*Problem details*.
Provide the count of lines that hold "with" and no other output.

*Extracted data*.
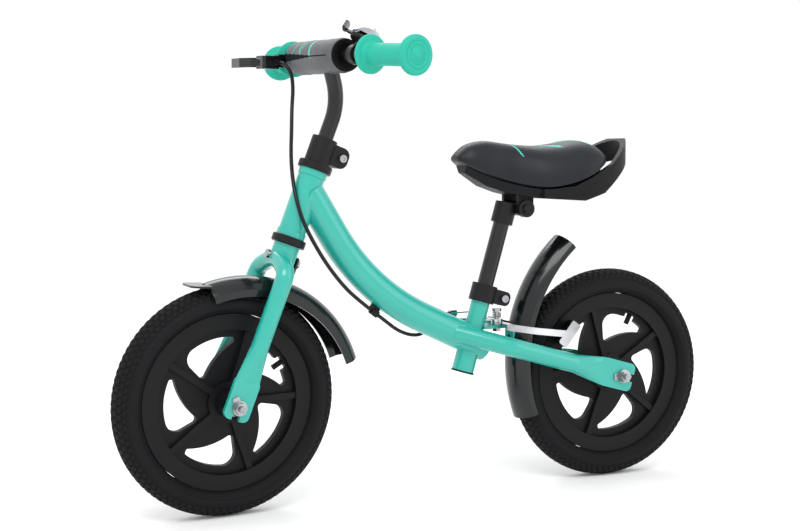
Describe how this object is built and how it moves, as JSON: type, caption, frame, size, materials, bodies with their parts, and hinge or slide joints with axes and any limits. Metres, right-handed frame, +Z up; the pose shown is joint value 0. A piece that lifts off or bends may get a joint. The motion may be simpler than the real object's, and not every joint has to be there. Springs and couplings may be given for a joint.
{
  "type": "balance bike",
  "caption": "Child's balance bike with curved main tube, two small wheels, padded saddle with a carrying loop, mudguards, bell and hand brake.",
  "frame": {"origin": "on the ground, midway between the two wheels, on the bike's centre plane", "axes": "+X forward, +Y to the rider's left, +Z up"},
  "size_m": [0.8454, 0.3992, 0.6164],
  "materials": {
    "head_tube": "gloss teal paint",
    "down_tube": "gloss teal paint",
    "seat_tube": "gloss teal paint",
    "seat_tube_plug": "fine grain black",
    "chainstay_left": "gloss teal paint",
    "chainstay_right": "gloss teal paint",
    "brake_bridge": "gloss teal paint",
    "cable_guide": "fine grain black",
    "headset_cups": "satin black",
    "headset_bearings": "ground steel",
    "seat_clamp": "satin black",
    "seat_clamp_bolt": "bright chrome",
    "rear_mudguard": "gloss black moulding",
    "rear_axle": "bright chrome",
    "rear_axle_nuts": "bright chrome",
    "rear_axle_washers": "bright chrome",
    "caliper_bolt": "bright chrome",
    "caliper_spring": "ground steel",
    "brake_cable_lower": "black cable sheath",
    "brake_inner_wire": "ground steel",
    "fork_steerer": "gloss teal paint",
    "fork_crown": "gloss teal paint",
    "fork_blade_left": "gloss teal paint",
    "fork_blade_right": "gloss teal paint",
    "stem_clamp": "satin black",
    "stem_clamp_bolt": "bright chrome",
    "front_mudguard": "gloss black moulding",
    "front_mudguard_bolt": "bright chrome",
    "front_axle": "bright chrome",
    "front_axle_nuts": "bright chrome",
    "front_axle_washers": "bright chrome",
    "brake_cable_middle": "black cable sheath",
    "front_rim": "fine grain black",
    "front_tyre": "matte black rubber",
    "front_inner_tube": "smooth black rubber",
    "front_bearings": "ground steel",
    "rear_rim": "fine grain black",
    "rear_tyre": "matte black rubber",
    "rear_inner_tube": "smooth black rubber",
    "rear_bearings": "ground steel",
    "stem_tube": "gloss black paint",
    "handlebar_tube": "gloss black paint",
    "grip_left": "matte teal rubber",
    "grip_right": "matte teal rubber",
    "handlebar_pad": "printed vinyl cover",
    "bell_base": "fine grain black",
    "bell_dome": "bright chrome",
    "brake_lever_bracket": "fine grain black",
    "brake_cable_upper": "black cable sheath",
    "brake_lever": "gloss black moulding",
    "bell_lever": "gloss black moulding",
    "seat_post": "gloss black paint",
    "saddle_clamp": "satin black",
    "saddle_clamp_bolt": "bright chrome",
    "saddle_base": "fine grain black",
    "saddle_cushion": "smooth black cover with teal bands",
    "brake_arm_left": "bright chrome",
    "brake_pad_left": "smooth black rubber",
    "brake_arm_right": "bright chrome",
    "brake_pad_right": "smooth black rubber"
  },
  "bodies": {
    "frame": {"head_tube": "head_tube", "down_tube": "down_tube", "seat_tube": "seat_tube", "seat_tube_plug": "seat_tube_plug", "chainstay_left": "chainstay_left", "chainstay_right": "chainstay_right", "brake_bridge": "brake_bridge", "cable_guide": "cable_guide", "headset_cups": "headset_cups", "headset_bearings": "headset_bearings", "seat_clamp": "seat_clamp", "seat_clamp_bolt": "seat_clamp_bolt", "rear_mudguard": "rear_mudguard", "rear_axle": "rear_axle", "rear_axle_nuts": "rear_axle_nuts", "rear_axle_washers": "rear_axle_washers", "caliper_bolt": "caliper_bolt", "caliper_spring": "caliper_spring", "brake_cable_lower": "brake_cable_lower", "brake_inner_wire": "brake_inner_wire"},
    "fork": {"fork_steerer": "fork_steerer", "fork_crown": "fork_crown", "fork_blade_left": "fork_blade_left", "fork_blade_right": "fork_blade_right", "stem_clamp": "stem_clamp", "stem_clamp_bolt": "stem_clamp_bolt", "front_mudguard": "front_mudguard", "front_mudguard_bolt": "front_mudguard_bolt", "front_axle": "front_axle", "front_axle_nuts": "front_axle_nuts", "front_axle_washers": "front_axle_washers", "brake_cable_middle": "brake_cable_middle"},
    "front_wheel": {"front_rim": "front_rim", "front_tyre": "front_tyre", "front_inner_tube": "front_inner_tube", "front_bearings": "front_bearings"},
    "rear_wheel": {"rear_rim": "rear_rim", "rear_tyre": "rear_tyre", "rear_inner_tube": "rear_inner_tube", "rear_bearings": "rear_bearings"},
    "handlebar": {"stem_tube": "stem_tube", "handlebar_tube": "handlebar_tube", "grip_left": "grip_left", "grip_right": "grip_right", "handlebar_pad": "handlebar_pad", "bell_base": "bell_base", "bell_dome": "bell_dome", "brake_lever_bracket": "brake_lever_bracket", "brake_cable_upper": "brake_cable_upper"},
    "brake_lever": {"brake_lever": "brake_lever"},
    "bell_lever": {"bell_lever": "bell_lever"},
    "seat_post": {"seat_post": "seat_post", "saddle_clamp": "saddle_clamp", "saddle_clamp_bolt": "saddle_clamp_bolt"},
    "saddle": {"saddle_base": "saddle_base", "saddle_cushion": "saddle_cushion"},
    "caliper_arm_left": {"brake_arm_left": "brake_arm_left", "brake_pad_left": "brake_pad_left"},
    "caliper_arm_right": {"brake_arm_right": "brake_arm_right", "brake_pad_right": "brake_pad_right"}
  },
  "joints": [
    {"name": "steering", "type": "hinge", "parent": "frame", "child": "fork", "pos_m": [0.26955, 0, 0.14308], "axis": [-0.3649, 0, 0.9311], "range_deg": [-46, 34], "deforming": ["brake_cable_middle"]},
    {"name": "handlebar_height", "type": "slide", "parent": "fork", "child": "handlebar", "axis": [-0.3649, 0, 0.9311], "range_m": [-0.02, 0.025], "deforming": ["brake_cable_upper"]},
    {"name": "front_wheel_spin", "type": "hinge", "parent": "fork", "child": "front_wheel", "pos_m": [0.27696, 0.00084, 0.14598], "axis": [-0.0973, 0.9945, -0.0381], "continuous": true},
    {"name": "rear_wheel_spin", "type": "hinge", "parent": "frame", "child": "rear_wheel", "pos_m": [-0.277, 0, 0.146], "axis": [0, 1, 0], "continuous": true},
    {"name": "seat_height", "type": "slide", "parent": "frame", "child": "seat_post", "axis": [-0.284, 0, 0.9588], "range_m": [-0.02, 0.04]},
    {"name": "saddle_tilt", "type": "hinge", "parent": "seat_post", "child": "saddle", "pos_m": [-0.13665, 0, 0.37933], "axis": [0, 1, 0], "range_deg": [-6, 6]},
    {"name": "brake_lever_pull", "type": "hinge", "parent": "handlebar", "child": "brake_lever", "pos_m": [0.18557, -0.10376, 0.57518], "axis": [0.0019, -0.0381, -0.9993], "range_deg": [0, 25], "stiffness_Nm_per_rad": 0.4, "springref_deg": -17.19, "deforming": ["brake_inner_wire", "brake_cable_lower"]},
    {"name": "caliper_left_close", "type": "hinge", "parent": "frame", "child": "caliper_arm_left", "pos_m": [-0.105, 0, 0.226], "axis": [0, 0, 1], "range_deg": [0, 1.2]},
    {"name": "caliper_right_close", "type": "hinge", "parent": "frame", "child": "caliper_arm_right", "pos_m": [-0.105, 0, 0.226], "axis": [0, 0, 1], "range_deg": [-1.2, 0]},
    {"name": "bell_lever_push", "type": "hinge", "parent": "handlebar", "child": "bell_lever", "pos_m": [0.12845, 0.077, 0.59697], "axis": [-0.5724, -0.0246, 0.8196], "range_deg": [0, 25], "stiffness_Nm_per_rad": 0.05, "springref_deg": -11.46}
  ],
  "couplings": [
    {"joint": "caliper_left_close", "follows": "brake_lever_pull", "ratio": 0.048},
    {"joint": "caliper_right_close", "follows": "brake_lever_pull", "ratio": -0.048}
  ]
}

---

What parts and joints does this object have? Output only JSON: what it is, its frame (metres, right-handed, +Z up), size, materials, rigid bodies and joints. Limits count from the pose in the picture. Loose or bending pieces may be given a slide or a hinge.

...

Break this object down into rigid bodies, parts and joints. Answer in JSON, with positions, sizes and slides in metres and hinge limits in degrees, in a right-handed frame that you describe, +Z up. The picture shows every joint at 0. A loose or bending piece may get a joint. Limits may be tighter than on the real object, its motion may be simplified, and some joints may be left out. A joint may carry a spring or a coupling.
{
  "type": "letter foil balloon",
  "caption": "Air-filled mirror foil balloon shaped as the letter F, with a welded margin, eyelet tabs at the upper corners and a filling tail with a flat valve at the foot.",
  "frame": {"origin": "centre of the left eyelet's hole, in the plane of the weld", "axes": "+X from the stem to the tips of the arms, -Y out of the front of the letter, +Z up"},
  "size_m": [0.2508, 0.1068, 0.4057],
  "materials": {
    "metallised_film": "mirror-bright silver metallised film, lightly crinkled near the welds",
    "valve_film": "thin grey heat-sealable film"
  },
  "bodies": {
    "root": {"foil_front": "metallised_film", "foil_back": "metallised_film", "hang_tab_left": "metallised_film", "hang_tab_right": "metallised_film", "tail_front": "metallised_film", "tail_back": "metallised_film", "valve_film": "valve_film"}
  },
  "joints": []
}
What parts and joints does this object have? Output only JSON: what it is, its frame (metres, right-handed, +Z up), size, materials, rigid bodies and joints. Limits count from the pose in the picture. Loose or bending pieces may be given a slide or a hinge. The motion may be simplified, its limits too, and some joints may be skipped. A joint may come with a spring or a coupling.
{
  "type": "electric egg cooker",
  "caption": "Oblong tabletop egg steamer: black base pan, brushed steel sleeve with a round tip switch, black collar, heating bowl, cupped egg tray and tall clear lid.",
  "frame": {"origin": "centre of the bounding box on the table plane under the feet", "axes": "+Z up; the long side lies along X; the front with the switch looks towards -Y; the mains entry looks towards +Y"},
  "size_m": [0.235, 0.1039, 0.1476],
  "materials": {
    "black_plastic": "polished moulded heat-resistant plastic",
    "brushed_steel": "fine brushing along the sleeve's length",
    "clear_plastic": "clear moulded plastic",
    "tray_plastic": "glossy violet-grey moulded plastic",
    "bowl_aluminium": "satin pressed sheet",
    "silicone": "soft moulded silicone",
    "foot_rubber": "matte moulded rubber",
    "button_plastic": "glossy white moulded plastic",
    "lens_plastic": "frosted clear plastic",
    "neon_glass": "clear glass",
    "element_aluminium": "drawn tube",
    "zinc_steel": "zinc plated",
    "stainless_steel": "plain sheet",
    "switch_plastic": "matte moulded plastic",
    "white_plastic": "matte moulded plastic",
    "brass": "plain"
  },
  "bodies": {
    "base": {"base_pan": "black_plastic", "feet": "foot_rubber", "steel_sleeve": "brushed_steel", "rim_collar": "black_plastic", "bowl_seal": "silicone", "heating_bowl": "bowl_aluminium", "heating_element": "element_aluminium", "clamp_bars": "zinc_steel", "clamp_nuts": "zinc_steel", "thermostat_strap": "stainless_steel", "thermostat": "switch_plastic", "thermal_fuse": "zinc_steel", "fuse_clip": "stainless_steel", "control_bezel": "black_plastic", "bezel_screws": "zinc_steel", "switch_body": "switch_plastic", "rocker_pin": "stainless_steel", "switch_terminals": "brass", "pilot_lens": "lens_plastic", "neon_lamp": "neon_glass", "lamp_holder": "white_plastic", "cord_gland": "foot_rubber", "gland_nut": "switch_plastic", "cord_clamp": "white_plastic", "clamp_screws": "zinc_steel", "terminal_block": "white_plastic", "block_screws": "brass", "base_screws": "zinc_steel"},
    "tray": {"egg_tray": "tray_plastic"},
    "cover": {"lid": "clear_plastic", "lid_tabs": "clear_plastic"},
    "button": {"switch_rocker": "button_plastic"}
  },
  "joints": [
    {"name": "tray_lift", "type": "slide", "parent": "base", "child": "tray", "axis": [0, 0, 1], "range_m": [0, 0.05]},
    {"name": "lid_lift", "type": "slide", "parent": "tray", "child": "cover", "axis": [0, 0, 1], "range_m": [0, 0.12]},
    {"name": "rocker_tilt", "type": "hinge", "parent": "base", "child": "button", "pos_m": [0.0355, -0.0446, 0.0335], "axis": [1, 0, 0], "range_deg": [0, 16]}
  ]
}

*Result of the task*.
8